Britt Boutros Ghali and Edvard Munch, 1863–1944, were the only two Norwegian nationals to be awarded Saint Olavs Order in 1996 and her award was presented by King Harald of Norway, the highest honour received by a Norwegian artist promoting Norway abroad.    

Britt Boutros Ghali, like Munch, started her artistic career in Paris. Munch arrived in Paris during the festivities of the Exposition Universelle (1889) and roomed with two fellow Norwegian artists. Britt, too, mingled artists, and not just Scandinavian. She met Picasso in Paris, but was not influenced by him.

Her art is unique and inextricably intertwined with her native Norway, her abstracts, and Egypt, her portraits of women. Munch was aware of the danger of an art of this sort for a neurotic humanist like himself. “My condition was verging on madness, it was touch and go,” Munch mused.    

He had a horror of insanity, which had afflicted his sister Laura, but Britt does not fear madness, she is a very sensible person who describes herself as an abstract expressionist with a touch of impressionism.

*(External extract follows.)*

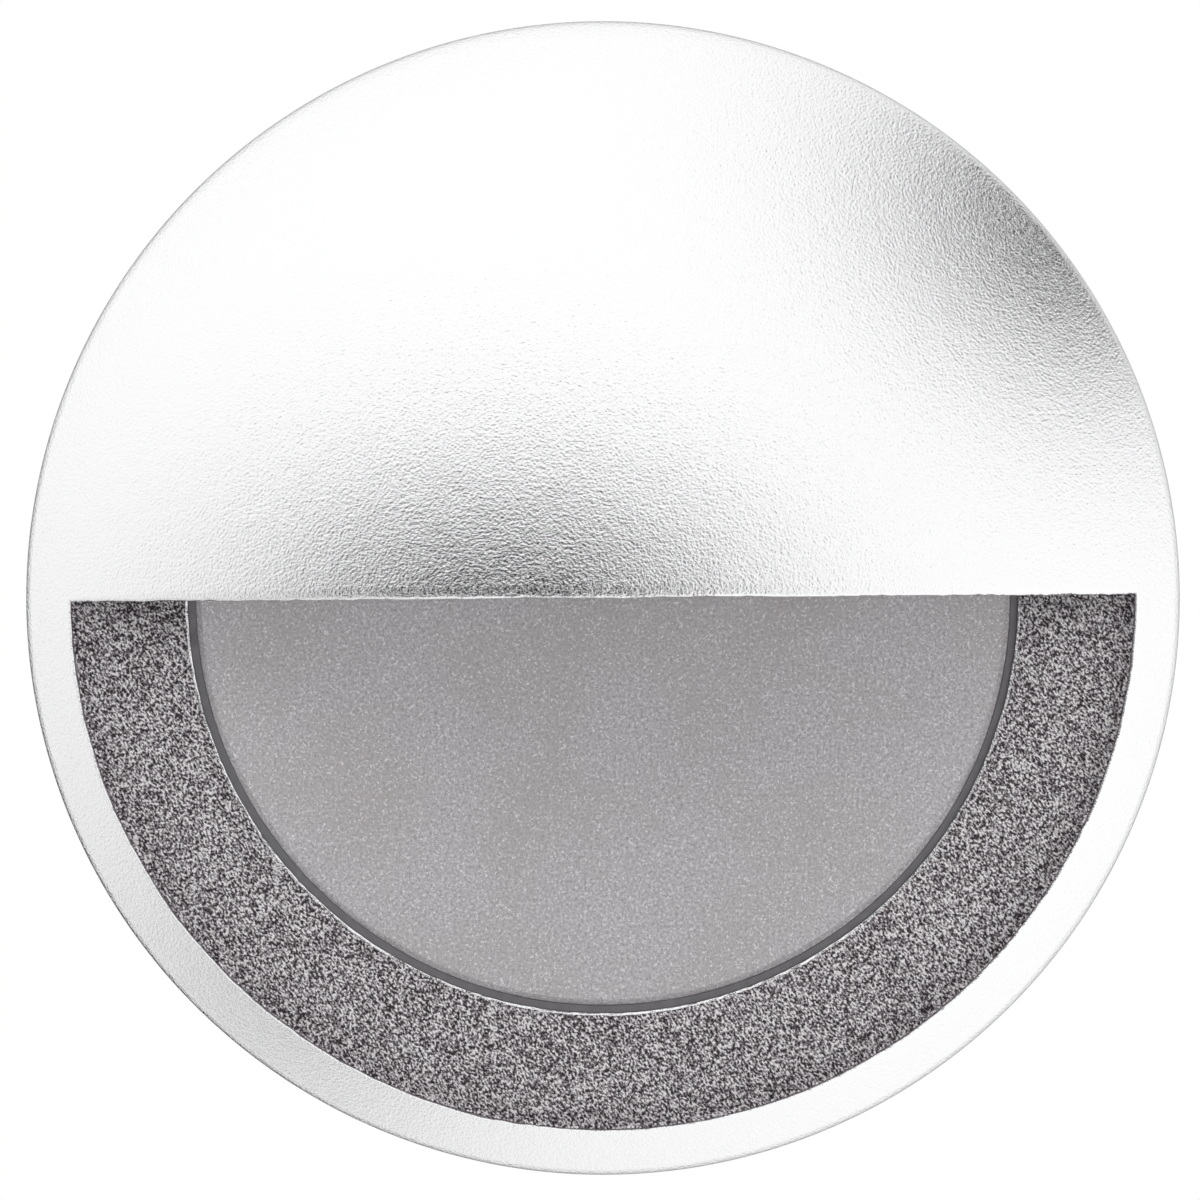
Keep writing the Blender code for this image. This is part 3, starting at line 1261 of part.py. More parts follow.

The Scream, perhaps Munch’s most famous painting, posthumously honoured as the 1895 pastel-on-board version of the painting was sold at Sotheby’s for a record $120 million at auction on 2 May 2012.

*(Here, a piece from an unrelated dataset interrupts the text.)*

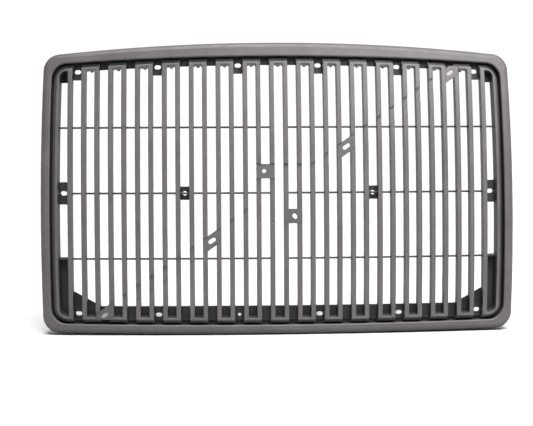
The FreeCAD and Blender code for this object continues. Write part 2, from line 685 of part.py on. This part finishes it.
def side_block(name, sign, inner, outer, low, tall):
    """A block between two distances from the middle, on one side."""
    left = "-(%s)" % outer if sign < 0 else inner
    return block(name, left, low, "(%s) - (%s)" % (outer, inner), tall)


for side, sign in SIDES:
    web = side_block("gusset_web_" + side, sign, "Dims.gusset_inner", "600", "Dims.gusset_low", "100")
    leg = side_block("gusset_leg_" + side, sign, "Dims.rail_side + 1", "600", "Dims.gusset_foot", "100")
    plate = common("gusset_plate_" + side, [fuse("gusset_shape_" + side, [web, leg]), gusset_prism])
    tag = "upper_gusset_" + side
    frame_parts[tag] = cut(tag, sheet_of(tag + "_sheet", plate, CROWN_PLATE, CROWN_LAP), rivet_holes)

    corners = [("%d * (%s)" % (sign, x), z) for x, z in (
        ("600", "Dims.corner_top"), ("Dims.corner_inner", "Dims.corner_top"),
        ("Dims.corner_inner", "Dims.corner_shoulder"), ("Dims.corner_toe", "Dims.corner_heel"),
        ("Dims.corner_toe", "Dims.corner_low"), ("600", "Dims.corner_low"))]
    blank = doc.addObject("Part::Extrusion", "corner_blank_" + side)
    blank.Base = sketch_loop("corner_sketch_" + side, corners, "0", True)
    blank.DirMode = "Custom"
    blank.Dir = Vector(0, 1, 0)
    blank.LengthFwd = 230
    blank.Solid = True
    tag = "lower_corner_" + side
    corner_stock = common(tag + "_stock", [blank, frame_prism])
    web = sheet_of(tag + "_sheet", corner_stock, CROWN_PLATE, CROWN_LAP)
    bar = side_block(tag + "_ledge_bar", sign, "Dims.corner_inner + 8", "Dims.rail_side - 2",
                     "Dims.corner_top - Dims.ledge_height", "Dims.ledge_height")
    ledge = sheet_of(tag + "_ledge", bar, CROWN_LEDGE, CROWN_LAP)
    notch = side_block(tag + "_notch", sign, "Dims.tab_outer - Dims.pad_width / 2 - Dims.pad_gap",
                       "Dims.tab_outer + Dims.pad_width / 2 + Dims.pad_gap", "Dims.corner_low - 10",
                       "Dims.sill_outer_level + Dims.pad_height / 2 + Dims.pad_gap"
                       " - Dims.corner_low + 10")
    frame_parts[tag] = cut(tag, fuse(tag + "_solid", [web, ledge]),
                           compound(tag + "_holes", [rivet_holes, corner_holes, notch]))

# ------------------------------------------------------ tie and seat plates

for side, sign in SIDES:
    x = "%d * Dims.tie_x" % sign
    leaf = block("tie_leaf_" + side, x + " - Dims.tie_width / 2",
                 "Dims.tie_level - Dims.tie_height / 2", "Dims.tie_width", "Dims.tie_height")
    holes = compound("tie_holes_" + side, [
        pin("tie_eye_" + side, "Dims.tie_hole", x, "Dims.tie_level"),
        pins_at("tie_screw_holes_" + side, TIE_SCREWS, "Dims.hole_radius", BACK - 3.0, 14.0)])
    tag = "tie_plate_" + side
    frame_parts[tag] = cut(tag, sheet_of(tag + "_sheet", leaf, CROWN_BACK, CROWN_TIE), holes)

for place in ("outer", "inner"):
    for side, sign in SIDES:
        tag = "seat_plate_%s_%s" % (place, side)
        centre = "%d * Dims.strap_%s" % (sign, place)
        reach = block(tag + "_reach", centre + " - Dims.strap_half", "-400",
                      "2 * Dims.strap_half", "800")
        stock = common(tag + "_blank", [seat_band, reach, face_prism])
        leaf = sheet_of(tag + "_leaf", stock, CROWN_STRAP, CROWN_SEAT)
        spots = [spot for spot in peg_places if abs(spot[0] - value_of(centre)) < 20]
        pegs = pins_at(tag + "_pegs", spots, "Dims.screw_radius", 3.0, 6.0)
        slot = slot_hole(tag + "_slot", centre,
                         "Dims.seat_level + (%s) * tan(Dims.seat_angle * 1deg)" % centre,
                         "Dims.seat_slot_length", "Dims.seat_slot_width", dim("seat_angle"))
        if place == "outer":
            slot = cut(tag + "_dish", slot, CROWN_DISH)
        frame_parts[tag] = cut(tag, fuse(tag + "_solid", [leaf, pegs]), slot)

for side, sign in SIDES:
    tag = "badge_plate_" + side
    low = ("Dims.seat_level + Dims.badge_height / 2 - 0.6 - Dims.badge_plate_height" if sign < 0
           else "Dims.seat_level - Dims.badge_height / 2 + 0.6")
    leaf = sheet_of(tag + "_leaf",
                    side_block(tag + "_box", sign, "Dims.badge_inner", "Dims.badge_width / 2 - 0.6",
                               low, "Dims.badge_plate_height"), CROWN_STRAP, CROWN_SEAT)
    spots = [spot for spot in badge_pegs if spot[0] * sign > 0]
    pegs = pins_at(tag + "_pegs", spots, "Dims.screw_radius", 3.0, 6.0)
    x = "%d * Dims.badge_hole_x" % sign
    z = "Dims.seat_level - %d * Dims.badge_hole_z" % sign
    if sign < 0:
        hole = pin(tag + "_hole", "Dims.badge_hole", x, z)
    else:
        hole = slot_hole(tag + "_hole", x, z, "2.9 * Dims.badge_hole", "2 * Dims.badge_hole",
                         dim("seat_angle") - 90)
    frame_parts[tag] = cut(tag, fuse(tag + "_solid", [leaf, pegs]), hole)

# --------------------------------------------------------------------- bezel

bezel_prism = outline("bezel_outline", "Dims.bezel_top", "Dims.bezel_top_arch", "Dims.bezel_bottom",
                      "Dims.bezel_side", "Dims.side_bow", dim("bezel_corner"))
window_prism = outline("window_outline", "Dims.window_top", "Dims.inner_arch", "Dims.window_bottom",
                       "Dims.window_side", "Dims.window_side_bow", dim("window_corner"))
core_prism = outline("core_outline", "Dims.bezel_top - Dims.bezel_wall", "Dims.bezel_top_arch",
                     "Dims.bezel_bottom + Dims.bezel_wall", "Dims.bezel_side - Dims.bezel_wall",
                     "Dims.side_bow", dim("bezel_corner") - dim("bezel_wall"))
rim_prism = outline("rim_outline", "Dims.window_top + Dims.bezel_wall", "Dims.inner_arch",
                    "Dims.window_bottom - Dims.bezel_wall", "Dims.window_side + Dims.bezel_wall",
                    "Dims.window_side_bow", dim("window_corner") + dim("bezel_wall"))


def front_rim(base, inset, outer):
    """A test for the outer or inner front edges of a ring at depth `inset`."""
    doc.recompute()
    radius = dim("crown_upright") - inset
    face = [f for f in base.Shape.Faces if isinstance(f.Surface, Part.Toroid)
            and abs(f.Surface.MinorRadius - radius) < 0.01][0]
    wires = [w for w in face.Wires if w.isSame(face.OuterWire) == outer]
    edges = [edge for wire in wires for edge in wire.Edges]
    return lambda edge: any(edge.isSame(other) for other in edges)


ring = cut("bezel_ring", sheet_of("bezel_blank", bezel_prism, CROWN_FACE,
                                  torus_solid("crown_skirt", "Dims.bezel_depth")), window_prism)
rolled = fillet("bezel_rolled", ring, dim("bezel_roll"), front_rim(ring, 0, True))
eased = fillet("bezel_eased", rolled, dim("bezel_lip_roll"), front_rim(rolled, 0, False))
core = common("bezel_core", [core_prism, torus_solid("crown_wall", "Dims.bezel_wall")])
channel = cut("bezel_channel", core, rim_prism)
hollow = fillet("bezel_hollow", channel, dim("bezel_roll") - dim("bezel_wall"),
                front_rim(channel, dim("bezel_wall"), True))
behind = common("bezel_behind", [core_prism, CROWN_BACK])
shell = cut("bezel_shell", eased, fuse("bezel_void", [hollow, behind]))
bosses = [square_pin("bezel_boss_%d" % number, "Dims.boss_radius", x, z, 1.9, BACK - 1.9)
          for number, (x, z) in enumerate(BEZEL_SCREWS, start=1)]
pilots = [square_pin("bezel_pilot_%d" % number, "Dims.pilot_radius", x, z,
                     PLATE_BACK - REACH - 0.5, 12.0)
          for number, (x, z) in enumerate(BEZEL_SCREWS, start=1)]
doc.recompute()
bezel = doc.addObject("Part::Feature", "bezel")
bezel.Shape = shell.Shape.fuse([boss.Shape for boss in bosses]).cut([hole.Shape for hole in pilots])

# ----------------------------------------------------------------- fasteners

fasteners = {
    "hoop_screws_top": screws("hoop_screws_top", [place for place in HOOP_SCREWS if place[1] > 0],
                              PLATE_BACK, REACH),
    "hoop_screws_bottom": screws("hoop_screws_bottom", [place for place in HOOP_SCREWS if place[1] < 0],
                                 PLATE_BACK, REACH),
    "bezel_screws": screws("bezel_screws", BEZEL_SCREWS, PLATE_BACK, REACH),
    "tie_screws": screws("tie_screws", TIE_SCREWS, BACK + dim("strap"), 9.0),
}
rivets = []
for number, (x, z) in enumerate(RIVETS, start=1):
    shank = square_pin("rivet_shank_%d" % number, "Dims.rivet_radius", x, z, BACK + 0.05,
                       PLATE_BACK - BACK + dim("lap") + 0.4)
    head = square_pin("rivet_head_%d" % number, "Dims.rivet_head", x, z, PLATE_BACK + dim("lap"), 1.4)
    rivets.append(fuse("rivet_%d" % number, [shank, head]))
fasteners["frame_rivets"] = compound("frame_rivets", rivets)

# -------------------------------------------------------------------- export

nodes = {"bezel": bezel}
for group in (frame_parts, hoops, rods, fasteners):
    nodes.update(group)
for name, obj in nodes.items():
    obj.Label = name
doc.recompute()

for obj in doc.Objects:
    if "Invalid" in obj.State or "Error" in obj.State:
        raise RuntimeError("%s failed to recompute: %s" % (obj.Name, obj.State))
for name, obj in nodes.items():
    if obj.Shape.isNull() or not obj.Shape.isValid():
        raise RuntimeError("%s has no valid shape" % name)

os.makedirs("parts", exist_ok=True)
for name, obj in nodes.items():
    obj.Shape.exportStep("parts/%s.step" % name)
    print(name, len(obj.Shape.Solids), round(obj.Shape.Volume))
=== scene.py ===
import json
import math

import bpy
from mathutils import Matrix, Vector


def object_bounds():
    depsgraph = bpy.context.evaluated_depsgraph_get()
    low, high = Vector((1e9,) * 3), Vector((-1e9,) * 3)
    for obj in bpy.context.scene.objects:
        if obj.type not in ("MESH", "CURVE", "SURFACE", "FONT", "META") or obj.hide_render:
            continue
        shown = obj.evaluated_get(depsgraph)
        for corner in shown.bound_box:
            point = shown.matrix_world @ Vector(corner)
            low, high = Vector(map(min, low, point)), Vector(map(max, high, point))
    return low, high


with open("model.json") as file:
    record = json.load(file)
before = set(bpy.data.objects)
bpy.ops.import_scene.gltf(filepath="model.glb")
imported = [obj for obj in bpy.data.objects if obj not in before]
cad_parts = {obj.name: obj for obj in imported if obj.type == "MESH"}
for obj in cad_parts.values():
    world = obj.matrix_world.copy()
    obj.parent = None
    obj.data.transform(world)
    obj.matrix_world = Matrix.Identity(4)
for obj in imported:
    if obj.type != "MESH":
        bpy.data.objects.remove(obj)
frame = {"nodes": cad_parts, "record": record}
cad_low, cad_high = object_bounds()
nodes = frame["nodes"]

EDGE_SAMPLES = 6
# CORNER_SAMPLES and CORNER_REACH set the painted shade in inside corners.
CORNER_SAMPLES = 8
CORNER_REACH = 0.03         # how far away a wall still darkens a corner, metres
GRAIN_SCALE = 700.0
MOTTLE_SCALE = 14.0
GLOSS_SCALE = 90.0
GRAIN_SHARE = 0.55          # the grain's share in the colour, the mottling has the rest
ANY_DEPTH = 100.0           # a patch reaches this far along Y, so its depth is no matter
DISH_X = 0.40625            # outer seat plates, from the centre, metres
DISH_LENGTH = 0.019
DISH_WIDTH = 0.009
DISH_GREY = (0.24, 0.225, 0.235, 1)
SEAT_LEVEL = -0.0112
SEAT_TILT = math.radians(34.6)
SEAT_GREY = (0.074, 0.068, 0.071)
WORLD_STRENGTH = 1.05
FLOOR_ALBEDO = 0.56
FLOOR_SIZE = 60
FLOOR_GAP = 0.0005          # the grille stands this far above the floor
CAMERA_PLACE = (-0.1291, -2.4645, 0.10283)
CAMERA_LENS = 70.85         # millimetres, on a sensor 36 mm wide
CAMERA_TURN = (0.040853, -0.065552, -0.004424)      # yaw, pitch and roll, radians

# ------------------------------------------------------------------ materials

def new_material(name):
    material = bpy.data.materials.new(name)
    material.use_nodes = True
    tree = material.node_tree
    shader = tree.nodes["Principled BSDF"]
    return material, tree, shader


def noise(tree, coords, scale, detail=4.0, roughness=0.55):
    node = tree.nodes.new("ShaderNodeTexNoise")
    node.inputs["Scale"].default_value = scale
    node.inputs["Detail"].default_value = detail
    node.inputs["Roughness"].default_value = roughness
    tree.links.new(coords, node.inputs["Vector"])
    return node.outputs["Fac"]


def ramp(tree, value, stops):
    node = tree.nodes.new("ShaderNodeValToRGB")
    elements = node.color_ramp.elements
    while len(elements) < len(stops):
        elements.new(0.5)
    for element, (place, colour) in zip(elements, stops):
        element.position = place
        element.color = (*colour, 1.0)
    tree.links.new(value, node.inputs["Fac"])
    return node.outputs["Color"]


def map_range(tree, value, source, target):
    """Carries the range `source` of a value over to the range `target`."""
    node = tree.nodes.new("ShaderNodeMapRange")
    node.inputs["From Min"].default_value, node.inputs["From Max"].default_value = source
    node.inputs["To Min"].default_value, node.inputs["To Max"].default_value = target
    tree.links.new(value, node.inputs["Value"])
    return node.outputs["Result"]


def spread(tree, value, low, high):
    """Carries the usual range of a noise over to low..high."""
    return map_range(tree, value, (0.25, 0.75), (low, high))


def scaled(colour, factor):
    return tuple(channel * factor for channel in colour)


def rounded(tree, radius):
    """Normals that read as a rounded moulding edge."""
    edge = tree.nodes.new("ShaderNodeBevel")
    edge.samples = EDGE_SAMPLES
    edge.inputs["Radius"].default_value = radius
    return edge.outputs["Normal"]


def arithmetic(tree, operation, *values):
    """A Math node whose inputs are sockets or plain numbers."""
    node = tree.nodes.new("ShaderNodeMath")
    node.operation = operation
    for socket, value in zip(node.inputs, values):
        if isinstance(value, float):
            socket.default_value = value
        else:
            tree.links.new(value, socket)
    return node.outputs["Value"]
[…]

The previous record for the most expensive work of art sold at auction had been held by Pablo Picasso’s Nude, Green Leaves and Bust, which went for $106.5 million at Christie’s two years prior on 4 May 2010. Not so with Britt Boutros-Ghali, her art is regrettably undervalued. “I want Egyptians to buy my paintings,” she extrapolated.

“My father was temperamentally nervous and obsessively religious, to the point of psychoneurosis. From him I inherited the seeds of madness,” Munch cogitated.

Not so with Britt-Boutros Ghali. It was in Egypt that she defined her style. With a variety of brushstroke techniques and color palettes, she paints incessantly, for she indeed is a prolific painter. Her women are her dearest creations. “They come to me in dreams and visions, and ask me to paint them. Perhaps they are ghosts.”